Thinking of names. Researching names. Writing them out to see what it looks like in my handwriting. Calling them out, so I can feel how they roll off my tongue.

Again, I'm not claiming this is normal behavior. Just doing me.

So, after much trial and error, he has a name. And it is perfect, if you ask me.

Once I meet him, I will tell you all his name. I want him to be the first to hear it. (Nothing like a good cliffhanger, right?)

I will tell you it starts with W, and I have taken a liking to calling him Dub. Is that not the cutest??

My Dub. This face is how I feel about his name.

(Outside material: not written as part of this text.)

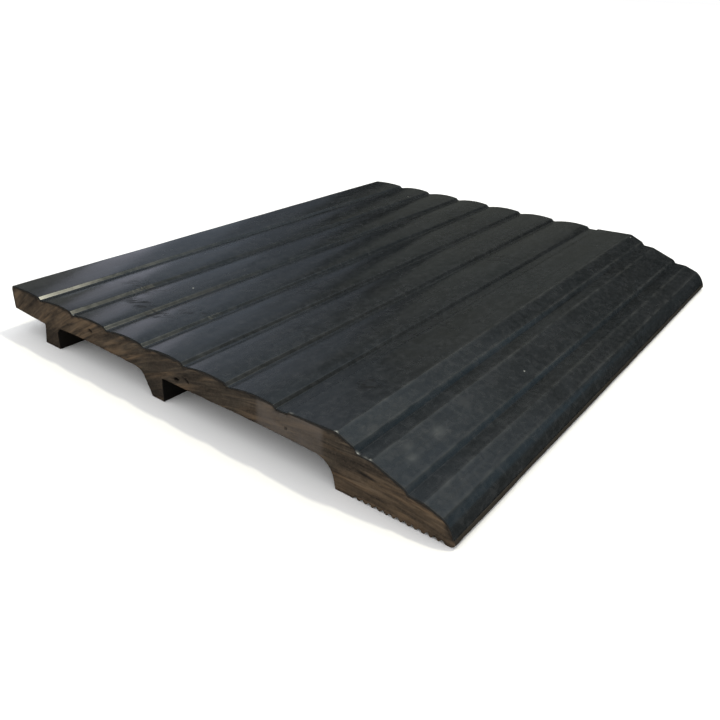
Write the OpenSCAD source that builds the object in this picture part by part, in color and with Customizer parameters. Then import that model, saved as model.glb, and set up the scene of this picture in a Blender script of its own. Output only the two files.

Do you have a favorite name? How did you choose what to call your little ones? Let me know in the comments!


Wednesday, March 2, 2016


Over the weekend, a student at my school was involved in an accident. Wonderful paramedics were able to restart his heart, but it was later discovered that his brain was no longer alive. Today, his brave parents made the decision to take him off of life support.

This afternoon, our principal and counselor gathered the school staff to share the news. Teachers cried together and mourned a precious life cut short.

As the reality of the news set in, I began to cry uncontrollably.

I grieve with the parents whose arms are empty and hearts are broken. I grieve with the brothers and sisters; they must feel like a part of them is missing. I grieve with the friends and teachers who look at an empty chair and remember the tiny boy who should be there.

As I sat there sniffling, holding my breath to avoid drawing attention, I thought, "this must be what a trigger is."

In thinking about this little boy, I could only see my little girl. I closed my eyes to hide tears, and Wren's sweet smile danced in my memory.

All my heartbreak and sadness and emptiness came flooding back.

No parent should lose their child. Hearts are not made to be broken like that.

Trying to find the words to explain is futile. Words don't exist for that pain.

Tonight my thoughts and prayers are with the family of a child who now dances with Jesus, with Wren.

Love deep and love hard. This world is full of broken hearts and broken people.